■ **Stated exercise**: Quote every line from the top of the listing down to and including the line that contains "return rings, rim - out * GAP / 2".

■ **Supplied data**:
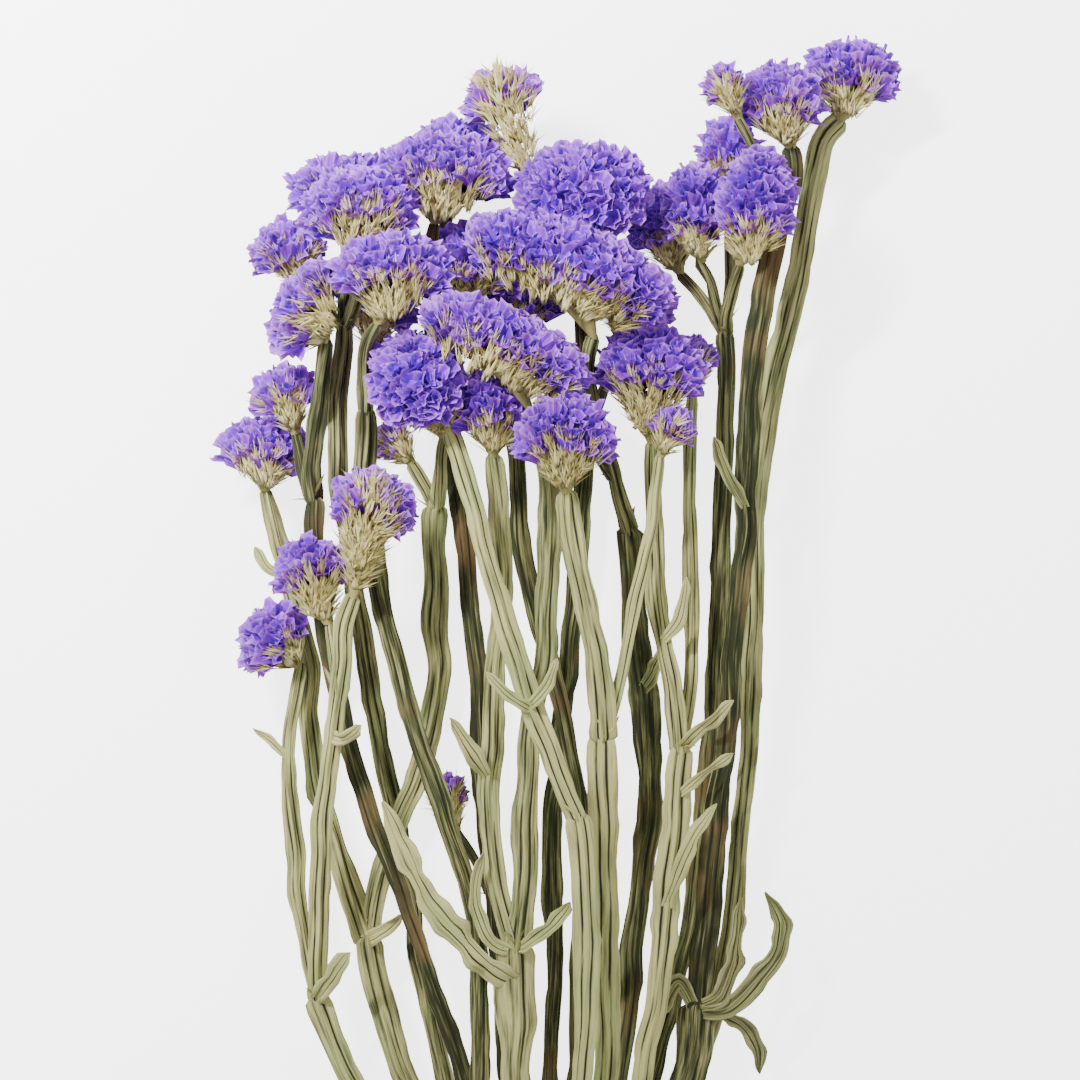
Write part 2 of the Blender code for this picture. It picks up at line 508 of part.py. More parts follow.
def bract_rings(foot, rim, axes, sizes, seed):
    """The straw cup under a head, from the stem end to a spiky rim just below the florets."""
    along, across, out = axes
    rng = np.random.default_rng(seed)
    count = 6 if max(sizes) < 4 else 8
    if max(sizes) > 12:
        count = 14
    foot = np.array(foot, float)
    rim = np.array(rim, float)
    rings = []
    for level, grow in ((0.0, 0.0), (0.5, 0.62), (1.0, 1.0)):
        ring = []
        for k in range(count):
            angle = 2 * math.pi * k / count
            spike = 1 if k % 2 else 0
            reach = 1.0
            sink = GAP / 2
            if level == 1.0:
                reach = 1.14 if spike else 0.86
                sink = GAP / 2 + (0.0 if spike else RIM_NOTCH)
            elif level == 0.5:
                reach = rng.uniform(0.86, 1.14) * (1.1 if spike else 0.9)
            wide = CUP_FOOT_R + (sizes[0] - CUP_FOOT_R) * grow * reach
            deep = CUP_FOOT_R + (sizes[1] - CUP_FOOT_R) * grow * reach
            centre = foot + (rim - foot) * level
            place = centre + along * math.cos(angle) * wide + across * math.sin(angle) * deep
            ring.append(place - out * sink if level == 1.0 else place)
        rings.append(ring)
    return rings, rim - out * GAP / 2


def dome_cloud(sizes, seed):
    """Scattered points on a dome that stands on the plane w = 0."""
    wide, deep, tall = sizes
    low = 0.34 * tall
    area = 2 * math.pi * ((wide * deep) ** 0.8 + (wide * tall) ** 0.8 + (deep * tall) ** 0.8) / 3
    count = min(max(12, round(area**1.25 / FLORET_SHARE)), MOST_FLORETS)
    rng = np.random.default_rng(seed)
    index = np.arange(count) + 0.5
    height = 1 - 2 * index / count
    turn = math.pi * (1 + 5**0.5) * index + rng.uniform(0, 6.28)
    spread = np.sqrt(1 - height**2)
    swell = rng.uniform(0.9, 1.0, count)
    u = wide * spread * np.cos(turn) * swell
    v = deep * spread * np.sin(turn) * swell
    w = np.where(height > 0, low + (tall - low) * height * swell, low + 1.5 * low * height)
    under = w < 0
    w[under] = 0
    u[under] *= 0.8
    v[under] *= 0.8
    return np.stack([u, v, w], axis=1)


def cells_of(cloud):
    """The hull of a cloud, turned into one face for each of its points."""
    hull = bmesh.new()
    for point in cloud:
        hull.verts.new(point)
    made = bmesh.ops.convex_hull(hull, input=hull.verts)
    spare = [item for item in made["geom_interior"] if isinstance(item, bmesh.types.BMVert)]
    spare += [vert for vert in hull.verts if not vert.link_faces and vert not in spare]
    bmesh.ops.delete(hull, geom=spare, context="VERTS")
    bmesh.ops.triangulate(hull, faces=hull.faces)
    hull.normal_update()
    hull.verts.ensure_lookup_table()
    hull.faces.index_update()
    cells = bmesh.new()
    corners = [cells.verts.new(face.calc_center_median()) for face in hull.faces]
    for vert in hull.verts:
        pole = vert.normal.copy()
        start = (vert.link_faces[0].calc_center_median() - vert.co)
        start = (start - pole * start.dot(pole)).normalized()
        cross = pole.cross(start)
        around = []
        for face in vert.link_faces:
            arm = face.calc_center_median() - vert.co
            around.append((math.atan2(arm.dot(cross), arm.dot(start)), face.index))
        around.sort()
        cells.faces.new([corners[index] for angle, index in around])
    hull.free()
    cells.normal_update()
    return cells


def floret_dome(name, rim, axes, sizes, seed, home):
    """A head of florets: every cell of the dome has a raised rim and a sunk middle."""
    cells = cells_of(dome_cloud(sizes, seed))
    rng = np.random.default_rng(seed + 500)
    facing = [face for face in cells.faces if face.normal.z > -0.55]
    facing = [face for face in facing if face.calc_area() > 6.0]
    for face in facing:
        reach = math.sqrt(face.calc_area())
        bmesh.ops.inset_individual(
            cells, faces=[face], thickness=0.13 * reach, depth=rng.uniform(0.12, 0.4) * reach
        )
        bmesh.ops.poke(cells, faces=[face], offset=-0.16 * reach)
    along, across, out = axes
    spin = np.stack([along, across, out])
    verts = []
    cells.verts.index_update()
    base = min(corner.co.z for face in cells.faces if face.normal.z < -0.8 for corner in face.verts)
    for vert in cells.verts:
        local = np.array([vert.co.x, vert.co.y, max(vert.co.z - base, 0.0) + GAP / 2])
        place = np.array(rim, float) + local @ spin
        place[2] = max(place[2], 0.0)
        verts.append(tuple(place))
    faces = [tuple(vert.index for vert in face.verts) for face in cells.faces]
    cells.free()
    return mesh_object(name, verts, faces, home)


def build_stem(name, limbs, seed, home):
    """One node: a stem with its branches, its leaves and the straw cups of its heads."""
    pieces = []
    for index, (parent, at, span_start, span_end, points) in enumerate(limbs):
        points = [np.array(point, float) for point in points]
        if parent is not None:
            before = np.array(limbs[parent][4][at - 1 if at else 0], float)
            here = points[0]
            if at:
                points[0] = here + unit(before - here) * BRANCH_SINK
        rings = stem_rings(points, span_start, span_end, parent is None, seed + 1.7 * index)
        pieces.append(mesh_object(f"{name}_limb", *loft(rings), home))
    for stem, width, points in LEAVES:
        if stem == name:
            pieces.append(mesh_object(f"{name}_leaf", *loft(leaf_rings(points, width)), home))
    for number, (stem, limb, rim, facing, long_way, rim_size, dome) in enumerate(HEADS.values()):
        if stem != name:
            continue
        tip = np.array(limbs[limb][4][-1], float)
        before = np.array(limbs[limb][4][-2], float)
        foot = tip + unit(before - tip) * FOOT_SINK
        cup = bract_rings(foot, rim, head_axes(facing, long_way), rim_size, 40 + number)
        pieces.append(mesh_object(f"{name}_cup", *loft(*cup), home))
    body = pieces[0]
    body.name = name
    body.data.name = name
    fuse(body, pieces[1:], home)
    tidy_mesh(body)
    return body


def build_tie(home):
    """Turns of cord round the stems, side by side in one band."""
    rings = []
    for k in range(TIE_SEGMENTS):
        angle = 2 * math.pi * k / TIE_SEGMENTS
        c = math.cos(angle)
        s = math.sin(angle)
        round_x = math.copysign(abs(c) ** TIE_SQUARE, c)
        round_z = math.copysign(abs(s) ** TIE_SQUARE, s)
        outward = unit([c / TIE_HALF_X, 0, s / TIE_HALF_Z])
        inner = np.array([round_x * TIE_HALF_X, TIE_Y, TIE_MIDDLE + round_z * TIE_HALF_Z])
        half = TIE_TURNS * CORD_D / 2
        ring = [inner - [0, half, 0], inner + [0, half, 0]]
        for turn in range(2 * TIE_TURNS + 1):
            y = half - turn * CORD_D / 2
            rise = CORD_D * (1.0 if turn % 2 else 0.55)
            point = inner + outward * rise + [0, y, 0]
            point[2] = max(point[2], 0.0)
            ring.append(point)
        rings.append(ring)
    count = len(rings[0])
    verts = [tuple(point) for ring in rings for point in ring]
    faces = []
    for k in range(TIE_SEGMENTS):
        low = k * count
        high = ((k + 1) % TIE_SEGMENTS) * count
        for j in range(count):
            after = (j + 1) % count
            faces.append((low + j, low + after, high + after))
            faces.append((low + j, high + after, high + j))
    return mesh_object("tie", verts, faces, home)


def centre_on_origin(home):
    """Moves every mesh so that the middle of the bunch's underside is the origin."""
    points = np.concatenate([mesh_points(item.data) for item in home.objects])
    low = points.min(axis=0)
    high = points.max(axis=0)
    shift = -(low + high) / 2
    shift[2] = -low[2]
    for item in home.objects:
        moved = mesh_points(item.data) + shift
        item.data.vertices.foreach_set("co", moved.astype(np.float32).ravel())
        item.data.update()


def mesh_points(mesh):
    points = np.empty(len(mesh.vertices) * 3, np.float32)
    mesh.vertices.foreach_get("co", points)
    return points.reshape(-1, 3).astype(float)


def main():
    clear_scene()
    home = collection_named("dried_statice")
    green = material_named("stem_sage", STEM_GREEN, 0.8)
    violet = material_named("floret_violet", FLORET_VIOLET, 0.75)
    jute = material_named("cord_jute", JUTE, 0.9)
    for number, (name, limbs) in enumerate(STEMS.items()):
        build_stem(name, limbs, number, home).data.materials.append(green)
    for number, (name, head) in enumerate(HEADS.items()):
        stem, limb, rim, facing, long_way, rim_size, dome = head
        made = floret_dome(name, rim, head_axes(facing, long_way), dome, number, home)
        made.data.materials.append(violet)
    build_tie(home).data.materials.append(jute)
    centre_on_origin(home)


main()
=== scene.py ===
"""Looks of the dried statice bunch: papery calyx funnels, straw bracts, winged stems and a jute tie.

The tables are in millimetres, as the plant was measured; the cord near the cut ends says where
they lie in the frame. X runs across the bunch, Y from the cut ends to the tips, Z upward.
"""

import math

import bpy
import numpy as np
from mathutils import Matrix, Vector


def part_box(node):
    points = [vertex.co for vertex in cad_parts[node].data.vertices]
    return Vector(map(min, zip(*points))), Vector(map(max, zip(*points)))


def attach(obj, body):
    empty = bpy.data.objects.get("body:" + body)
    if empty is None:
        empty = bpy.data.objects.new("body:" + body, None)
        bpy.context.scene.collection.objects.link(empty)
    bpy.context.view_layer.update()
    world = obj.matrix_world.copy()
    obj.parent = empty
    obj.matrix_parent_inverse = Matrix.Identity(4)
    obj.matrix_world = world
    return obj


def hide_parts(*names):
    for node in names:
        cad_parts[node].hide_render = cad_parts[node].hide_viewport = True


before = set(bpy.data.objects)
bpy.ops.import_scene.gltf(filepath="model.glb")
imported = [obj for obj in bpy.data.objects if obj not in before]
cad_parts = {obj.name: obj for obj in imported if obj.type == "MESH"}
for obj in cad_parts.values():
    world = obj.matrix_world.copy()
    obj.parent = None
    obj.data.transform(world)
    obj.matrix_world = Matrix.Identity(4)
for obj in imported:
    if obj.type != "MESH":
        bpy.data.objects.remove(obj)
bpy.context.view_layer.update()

MM = 0.001
# The tie: its place along the stems, the middle and half sizes of its inside, and its cord.
TIE_Y = 45.0
TIE_MIDDLE = 9.85
TIE_HALF_X = 14.0
TIE_HALF_Z = 8.1
TIE_SQUARENESS = 0.5
TIE_TURNS = 3
CORD_D = 2.2
PLY_R = 0.62
PLY_ORBIT = 0.48
TWISTS_A_TURN = 16
# Stems lie straight this far from their cut ends. Then a core's radius, how far a limb starts
# inside its parent, the length of its tapered ends, and the steps along limbs and leaves.
PINNED_BELOW = 62.0
CORE_R = 1.15
LIMB_SUNK = 2.5
TAPER = 2.6
LIMB_STEP = 2.6
LEAF_STEP = 1.4
# Heads: how far a cup's foot is inside its limb and the foot's half width, how far up a dome is
# widest, and the size of the kernel in it, the last two as shares of the dome. Then the sides of a
# cup or kernel, the pleats of a funnel, the needles of a spikelet and the spacing of the funnels.
CUP_SUNK = 1.2
CUP_FOOT = 1.3
MIDDLE_SHARE = 0.34
KERNEL_SHARE = 0.66
ROUND_SIDES = 14
PLEATS = 8
NEEDLES = 14
SPACING = 3.6
SMALL_SPACING = 2.9
tie_low, tie_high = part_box("tie")
SHIFT = np.array([
    (tie_low.x + tie_high.x) / 2 / MM,
    (tie_low.y + tie_high.y) / 2 / MM - TIE_Y,
    0.0,
])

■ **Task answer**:
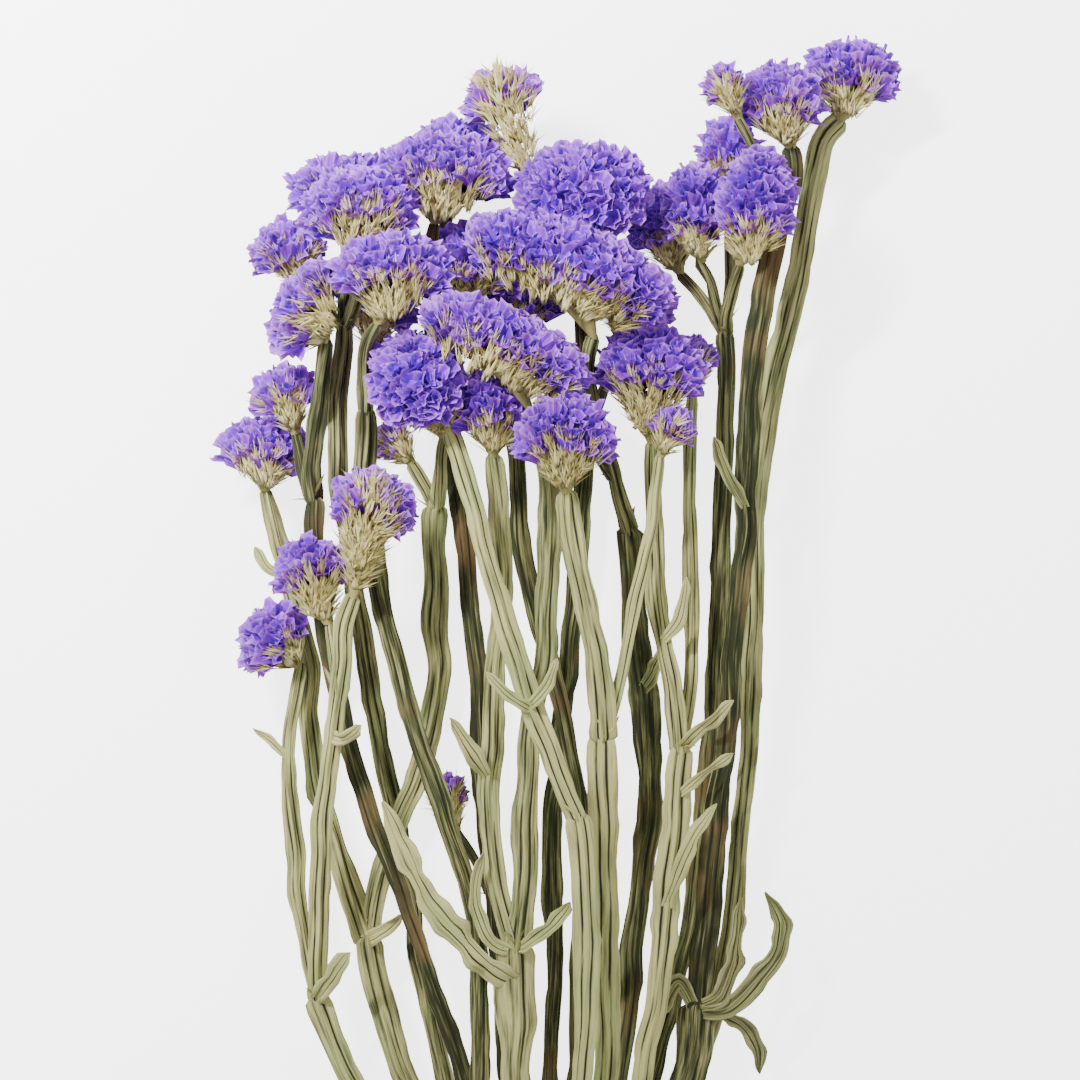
Write part 2 of the Blender code for this picture. It picks up at line 508 of part.py. More parts follow.
def bract_rings(foot, rim, axes, sizes, seed):
    """The straw cup under a head, from the stem end to a spiky rim just below the florets."""
    along, across, out = axes
    rng = np.random.default_rng(seed)
    count = 6 if max(sizes) < 4 else 8
    if max(sizes) > 12:
        count = 14
    foot = np.array(foot, float)
    rim = np.array(rim, float)
    rings = []
    for level, grow in ((0.0, 0.0), (0.5, 0.62), (1.0, 1.0)):
        ring = []
        for k in range(count):
            angle = 2 * math.pi * k / count
            spike = 1 if k % 2 else 0
            reach = 1.0
            sink = GAP / 2
            if level == 1.0:
                reach = 1.14 if spike else 0.86
                sink = GAP / 2 + (0.0 if spike else RIM_NOTCH)
            elif level == 0.5:
                reach = rng.uniform(0.86, 1.14) * (1.1 if spike else 0.9)
            wide = CUP_FOOT_R + (sizes[0] - CUP_FOOT_R) * grow * reach
            deep = CUP_FOOT_R + (sizes[1] - CUP_FOOT_R) * grow * reach
            centre = foot + (rim - foot) * level
            place = centre + along * math.cos(angle) * wide + across * math.sin(angle) * deep
            ring.append(place - out * sink if level == 1.0 else place)
        rings.append(ring)
    return rings, rim - out * GAP / 2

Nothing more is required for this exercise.